> _STATED TASK_: Please copy the lines below exactly, from the first one through the line showing "mouth_depth = 1.4".

* start *

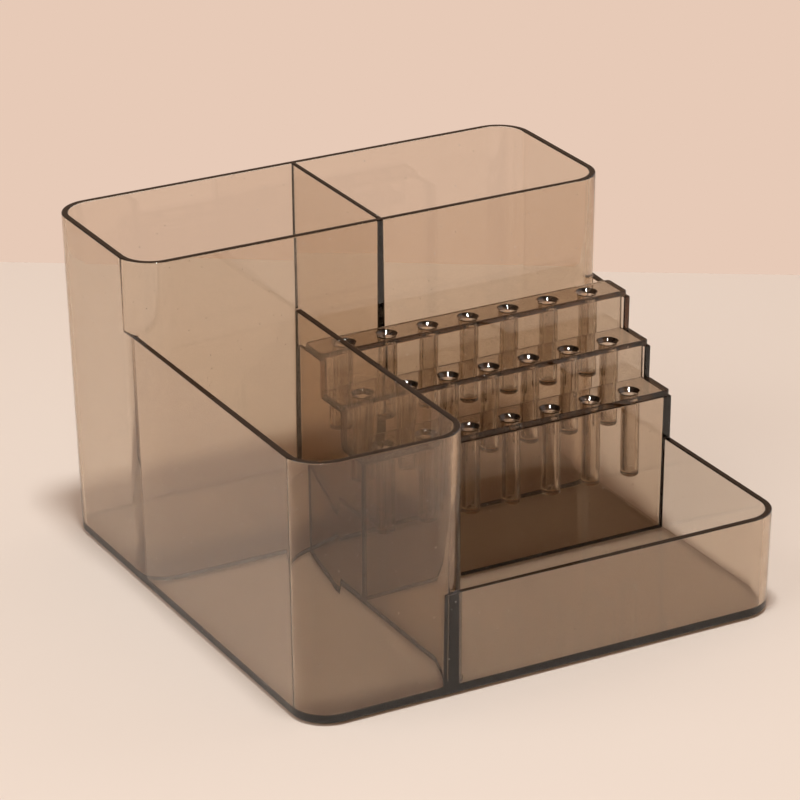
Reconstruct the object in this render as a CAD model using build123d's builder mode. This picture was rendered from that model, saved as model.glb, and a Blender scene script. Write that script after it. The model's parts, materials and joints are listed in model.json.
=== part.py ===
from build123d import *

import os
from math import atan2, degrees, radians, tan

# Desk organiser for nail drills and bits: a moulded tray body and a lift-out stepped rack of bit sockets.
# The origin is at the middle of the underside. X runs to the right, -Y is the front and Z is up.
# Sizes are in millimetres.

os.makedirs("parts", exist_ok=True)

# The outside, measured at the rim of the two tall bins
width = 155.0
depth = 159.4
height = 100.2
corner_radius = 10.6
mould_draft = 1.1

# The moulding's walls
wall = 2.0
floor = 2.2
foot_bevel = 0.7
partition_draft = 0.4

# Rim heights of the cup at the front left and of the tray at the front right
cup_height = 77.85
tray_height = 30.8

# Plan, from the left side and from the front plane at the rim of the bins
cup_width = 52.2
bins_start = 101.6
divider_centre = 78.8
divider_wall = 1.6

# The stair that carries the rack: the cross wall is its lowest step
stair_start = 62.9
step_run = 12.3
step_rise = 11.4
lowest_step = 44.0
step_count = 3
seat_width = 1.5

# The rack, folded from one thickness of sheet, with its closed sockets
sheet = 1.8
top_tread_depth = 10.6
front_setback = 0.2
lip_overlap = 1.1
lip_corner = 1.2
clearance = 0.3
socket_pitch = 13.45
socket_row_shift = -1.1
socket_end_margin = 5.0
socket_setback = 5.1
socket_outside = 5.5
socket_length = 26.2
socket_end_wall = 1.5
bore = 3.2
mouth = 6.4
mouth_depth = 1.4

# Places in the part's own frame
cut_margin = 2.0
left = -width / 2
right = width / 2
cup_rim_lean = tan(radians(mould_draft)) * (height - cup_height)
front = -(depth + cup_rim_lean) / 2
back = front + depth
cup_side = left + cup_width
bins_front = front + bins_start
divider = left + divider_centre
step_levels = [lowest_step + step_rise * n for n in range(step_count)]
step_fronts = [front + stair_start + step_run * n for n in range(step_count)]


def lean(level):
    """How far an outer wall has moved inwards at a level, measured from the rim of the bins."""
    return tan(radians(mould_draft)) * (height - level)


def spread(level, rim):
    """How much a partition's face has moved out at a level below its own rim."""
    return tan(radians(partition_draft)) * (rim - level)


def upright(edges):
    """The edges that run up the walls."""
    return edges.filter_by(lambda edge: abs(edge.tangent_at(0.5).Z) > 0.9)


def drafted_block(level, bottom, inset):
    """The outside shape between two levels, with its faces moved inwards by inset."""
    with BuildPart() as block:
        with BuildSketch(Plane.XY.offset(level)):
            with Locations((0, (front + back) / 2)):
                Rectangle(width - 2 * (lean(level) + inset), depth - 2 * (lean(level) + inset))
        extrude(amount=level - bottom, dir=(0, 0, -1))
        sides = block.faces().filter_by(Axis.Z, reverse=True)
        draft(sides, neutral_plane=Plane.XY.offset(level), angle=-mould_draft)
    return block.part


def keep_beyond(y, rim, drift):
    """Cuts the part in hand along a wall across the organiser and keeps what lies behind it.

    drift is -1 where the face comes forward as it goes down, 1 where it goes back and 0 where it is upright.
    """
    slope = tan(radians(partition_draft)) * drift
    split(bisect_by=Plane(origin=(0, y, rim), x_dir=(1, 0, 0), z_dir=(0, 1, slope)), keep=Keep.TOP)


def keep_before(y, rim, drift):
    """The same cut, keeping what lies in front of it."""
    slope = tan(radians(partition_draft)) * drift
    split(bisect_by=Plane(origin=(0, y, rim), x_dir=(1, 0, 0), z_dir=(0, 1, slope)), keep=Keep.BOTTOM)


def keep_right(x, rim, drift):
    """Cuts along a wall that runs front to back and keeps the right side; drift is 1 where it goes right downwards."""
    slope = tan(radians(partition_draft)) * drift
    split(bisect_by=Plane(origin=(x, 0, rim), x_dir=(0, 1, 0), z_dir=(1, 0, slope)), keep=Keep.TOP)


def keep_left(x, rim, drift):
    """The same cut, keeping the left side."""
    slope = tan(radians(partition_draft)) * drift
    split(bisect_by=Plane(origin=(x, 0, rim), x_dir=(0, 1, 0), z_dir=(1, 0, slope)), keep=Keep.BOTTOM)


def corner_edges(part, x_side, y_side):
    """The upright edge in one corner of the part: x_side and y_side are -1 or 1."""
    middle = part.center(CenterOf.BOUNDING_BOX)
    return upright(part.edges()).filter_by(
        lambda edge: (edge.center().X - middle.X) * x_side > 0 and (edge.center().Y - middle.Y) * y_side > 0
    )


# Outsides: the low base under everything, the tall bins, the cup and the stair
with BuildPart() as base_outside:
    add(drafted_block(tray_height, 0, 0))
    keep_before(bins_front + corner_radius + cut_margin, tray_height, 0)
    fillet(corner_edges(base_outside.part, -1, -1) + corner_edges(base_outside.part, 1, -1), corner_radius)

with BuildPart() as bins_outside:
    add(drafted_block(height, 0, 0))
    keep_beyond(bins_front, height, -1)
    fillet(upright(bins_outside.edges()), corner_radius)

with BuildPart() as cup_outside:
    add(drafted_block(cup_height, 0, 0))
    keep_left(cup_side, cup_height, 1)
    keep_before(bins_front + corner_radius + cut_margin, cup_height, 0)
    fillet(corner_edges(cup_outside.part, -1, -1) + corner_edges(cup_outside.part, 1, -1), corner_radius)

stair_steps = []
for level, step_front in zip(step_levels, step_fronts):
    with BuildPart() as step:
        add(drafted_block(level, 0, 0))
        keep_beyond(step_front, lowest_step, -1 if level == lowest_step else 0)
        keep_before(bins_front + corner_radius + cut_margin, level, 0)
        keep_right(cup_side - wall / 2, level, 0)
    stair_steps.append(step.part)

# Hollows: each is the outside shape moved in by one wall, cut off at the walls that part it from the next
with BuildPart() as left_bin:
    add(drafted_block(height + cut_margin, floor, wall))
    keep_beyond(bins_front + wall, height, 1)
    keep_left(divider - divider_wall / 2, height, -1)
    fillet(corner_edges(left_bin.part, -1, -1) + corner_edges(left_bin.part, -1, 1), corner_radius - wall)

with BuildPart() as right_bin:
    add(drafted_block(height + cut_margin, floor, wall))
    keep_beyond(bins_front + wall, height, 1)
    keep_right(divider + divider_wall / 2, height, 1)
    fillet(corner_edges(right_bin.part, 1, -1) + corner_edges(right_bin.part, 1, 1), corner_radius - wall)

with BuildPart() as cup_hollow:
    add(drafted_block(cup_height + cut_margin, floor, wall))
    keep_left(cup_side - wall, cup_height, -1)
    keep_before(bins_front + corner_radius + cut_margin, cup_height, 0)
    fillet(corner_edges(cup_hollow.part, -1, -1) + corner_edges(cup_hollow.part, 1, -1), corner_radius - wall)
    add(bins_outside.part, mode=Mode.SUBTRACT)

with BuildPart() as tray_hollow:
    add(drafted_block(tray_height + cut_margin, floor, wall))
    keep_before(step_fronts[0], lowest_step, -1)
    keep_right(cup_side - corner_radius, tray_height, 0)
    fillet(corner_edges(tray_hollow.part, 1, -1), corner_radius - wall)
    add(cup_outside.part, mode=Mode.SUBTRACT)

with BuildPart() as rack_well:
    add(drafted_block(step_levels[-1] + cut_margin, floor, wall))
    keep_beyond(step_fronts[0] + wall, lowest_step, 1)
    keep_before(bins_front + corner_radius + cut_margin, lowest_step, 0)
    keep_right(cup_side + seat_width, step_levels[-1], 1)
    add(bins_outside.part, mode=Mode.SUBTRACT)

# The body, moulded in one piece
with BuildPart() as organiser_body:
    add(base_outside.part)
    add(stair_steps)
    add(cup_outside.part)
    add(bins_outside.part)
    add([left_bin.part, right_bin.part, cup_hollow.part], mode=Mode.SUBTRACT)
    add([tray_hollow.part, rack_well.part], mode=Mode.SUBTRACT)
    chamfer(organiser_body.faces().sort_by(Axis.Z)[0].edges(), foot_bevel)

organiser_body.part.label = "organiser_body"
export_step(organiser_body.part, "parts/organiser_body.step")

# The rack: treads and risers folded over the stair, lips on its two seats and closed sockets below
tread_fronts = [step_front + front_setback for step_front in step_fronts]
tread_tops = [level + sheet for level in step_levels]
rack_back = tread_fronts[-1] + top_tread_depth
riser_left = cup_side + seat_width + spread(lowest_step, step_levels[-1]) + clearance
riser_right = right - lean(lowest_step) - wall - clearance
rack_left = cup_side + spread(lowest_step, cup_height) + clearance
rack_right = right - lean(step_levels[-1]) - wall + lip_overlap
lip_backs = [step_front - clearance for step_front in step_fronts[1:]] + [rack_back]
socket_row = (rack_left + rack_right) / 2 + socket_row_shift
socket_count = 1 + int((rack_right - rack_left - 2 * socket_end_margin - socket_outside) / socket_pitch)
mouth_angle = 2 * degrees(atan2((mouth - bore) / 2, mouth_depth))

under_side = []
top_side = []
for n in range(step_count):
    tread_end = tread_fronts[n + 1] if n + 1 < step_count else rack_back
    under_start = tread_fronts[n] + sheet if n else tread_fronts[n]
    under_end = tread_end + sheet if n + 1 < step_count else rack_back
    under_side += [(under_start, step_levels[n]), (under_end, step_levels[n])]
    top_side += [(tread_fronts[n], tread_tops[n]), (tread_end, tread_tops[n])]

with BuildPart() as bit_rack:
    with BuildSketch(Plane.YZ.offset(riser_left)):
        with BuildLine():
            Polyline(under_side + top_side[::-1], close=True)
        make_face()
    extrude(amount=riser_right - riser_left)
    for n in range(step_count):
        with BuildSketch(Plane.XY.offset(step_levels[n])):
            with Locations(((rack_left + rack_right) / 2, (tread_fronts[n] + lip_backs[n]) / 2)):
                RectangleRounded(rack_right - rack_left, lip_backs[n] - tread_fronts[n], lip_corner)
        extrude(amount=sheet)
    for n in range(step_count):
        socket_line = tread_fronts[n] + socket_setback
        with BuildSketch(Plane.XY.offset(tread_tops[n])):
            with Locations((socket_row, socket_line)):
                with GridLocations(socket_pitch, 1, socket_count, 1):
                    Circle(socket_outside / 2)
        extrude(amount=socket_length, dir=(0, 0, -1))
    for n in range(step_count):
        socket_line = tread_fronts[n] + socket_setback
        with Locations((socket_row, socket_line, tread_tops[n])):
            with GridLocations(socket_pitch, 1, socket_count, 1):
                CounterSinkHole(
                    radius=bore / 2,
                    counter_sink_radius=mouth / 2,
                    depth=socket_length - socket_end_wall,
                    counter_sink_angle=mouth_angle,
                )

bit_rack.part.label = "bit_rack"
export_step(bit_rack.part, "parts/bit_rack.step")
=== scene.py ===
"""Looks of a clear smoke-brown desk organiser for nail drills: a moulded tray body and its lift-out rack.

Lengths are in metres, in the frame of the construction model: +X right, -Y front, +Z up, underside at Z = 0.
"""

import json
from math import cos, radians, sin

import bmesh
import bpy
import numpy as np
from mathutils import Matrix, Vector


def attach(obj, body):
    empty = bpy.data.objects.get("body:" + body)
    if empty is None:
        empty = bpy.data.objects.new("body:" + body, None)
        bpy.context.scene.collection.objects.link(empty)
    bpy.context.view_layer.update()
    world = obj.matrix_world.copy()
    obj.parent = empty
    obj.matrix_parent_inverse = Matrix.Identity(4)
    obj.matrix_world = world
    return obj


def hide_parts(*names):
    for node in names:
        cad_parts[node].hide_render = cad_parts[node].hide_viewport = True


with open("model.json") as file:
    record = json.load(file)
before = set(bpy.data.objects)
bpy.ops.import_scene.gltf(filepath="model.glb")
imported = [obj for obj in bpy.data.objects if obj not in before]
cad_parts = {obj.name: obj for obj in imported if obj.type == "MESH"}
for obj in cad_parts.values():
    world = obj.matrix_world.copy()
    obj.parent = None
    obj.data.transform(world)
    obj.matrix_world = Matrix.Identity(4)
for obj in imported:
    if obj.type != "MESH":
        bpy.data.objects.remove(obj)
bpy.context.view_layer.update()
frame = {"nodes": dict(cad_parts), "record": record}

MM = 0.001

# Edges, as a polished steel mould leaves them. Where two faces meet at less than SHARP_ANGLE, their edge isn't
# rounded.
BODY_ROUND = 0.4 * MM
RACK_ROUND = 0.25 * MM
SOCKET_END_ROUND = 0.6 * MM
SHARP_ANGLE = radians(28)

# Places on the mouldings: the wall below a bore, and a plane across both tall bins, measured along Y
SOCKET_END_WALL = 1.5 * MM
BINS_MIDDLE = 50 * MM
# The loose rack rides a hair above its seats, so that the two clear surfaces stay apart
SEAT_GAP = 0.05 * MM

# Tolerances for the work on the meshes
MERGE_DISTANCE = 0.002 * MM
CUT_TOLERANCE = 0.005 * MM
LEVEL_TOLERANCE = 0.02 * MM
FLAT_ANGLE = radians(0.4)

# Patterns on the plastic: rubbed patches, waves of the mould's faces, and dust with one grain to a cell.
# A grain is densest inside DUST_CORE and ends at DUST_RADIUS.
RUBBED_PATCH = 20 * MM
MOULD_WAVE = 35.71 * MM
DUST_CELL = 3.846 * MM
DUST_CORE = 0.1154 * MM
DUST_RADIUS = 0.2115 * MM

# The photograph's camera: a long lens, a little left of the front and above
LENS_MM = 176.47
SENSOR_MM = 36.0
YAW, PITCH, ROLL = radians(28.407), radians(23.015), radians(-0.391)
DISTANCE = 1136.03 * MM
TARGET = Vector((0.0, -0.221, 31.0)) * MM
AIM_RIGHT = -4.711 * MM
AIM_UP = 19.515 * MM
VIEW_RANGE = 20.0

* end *

> _PROBLEM SOLUTION_:
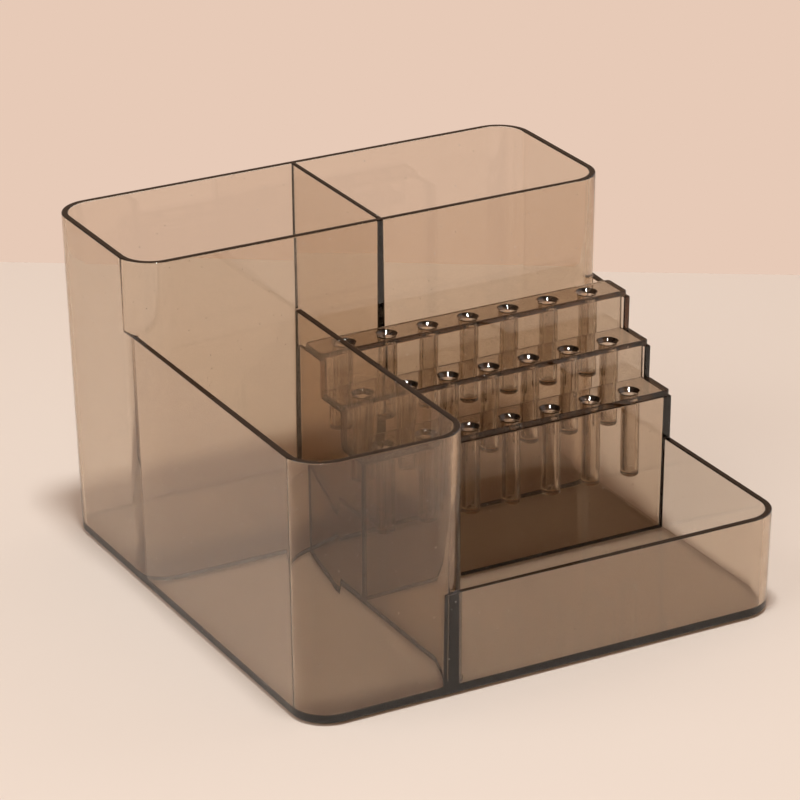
Reconstruct the object in this render as a CAD model using build123d's builder mode. This picture was rendered from that model, saved as model.glb, and a Blender scene script. Write that script after it. The model's parts, materials and joints are listed in model.json.
=== part.py ===
from build123d import *

import os
from math import atan2, degrees, radians, tan

# Desk organiser for nail drills and bits: a moulded tray body and a lift-out stepped rack of bit sockets.
# The origin is at the middle of the underside. X runs to the right, -Y is the front and Z is up.
# Sizes are in millimetres.

os.makedirs("parts", exist_ok=True)

# The outside, measured at the rim of the two tall bins
width = 155.0
depth = 159.4
height = 100.2
corner_radius = 10.6
mould_draft = 1.1

# The moulding's walls
wall = 2.0
floor = 2.2
foot_bevel = 0.7
partition_draft = 0.4

# Rim heights of the cup at the front left and of the tray at the front right
cup_height = 77.85
tray_height = 30.8

# Plan, from the left side and from the front plane at the rim of the bins
cup_width = 52.2
bins_start = 101.6
divider_centre = 78.8
divider_wall = 1.6

# The stair that carries the rack: the cross wall is its lowest step
stair_start = 62.9
step_run = 12.3
step_rise = 11.4
lowest_step = 44.0
step_count = 3
seat_width = 1.5

# The rack, folded from one thickness of sheet, with its closed sockets
sheet = 1.8
top_tread_depth = 10.6
front_setback = 0.2
lip_overlap = 1.1
lip_corner = 1.2
clearance = 0.3
socket_pitch = 13.45
socket_row_shift = -1.1
socket_end_margin = 5.0
socket_setback = 5.1
socket_outside = 5.5
socket_length = 26.2
socket_end_wall = 1.5
bore = 3.2
mouth = 6.4
mouth_depth = 1.4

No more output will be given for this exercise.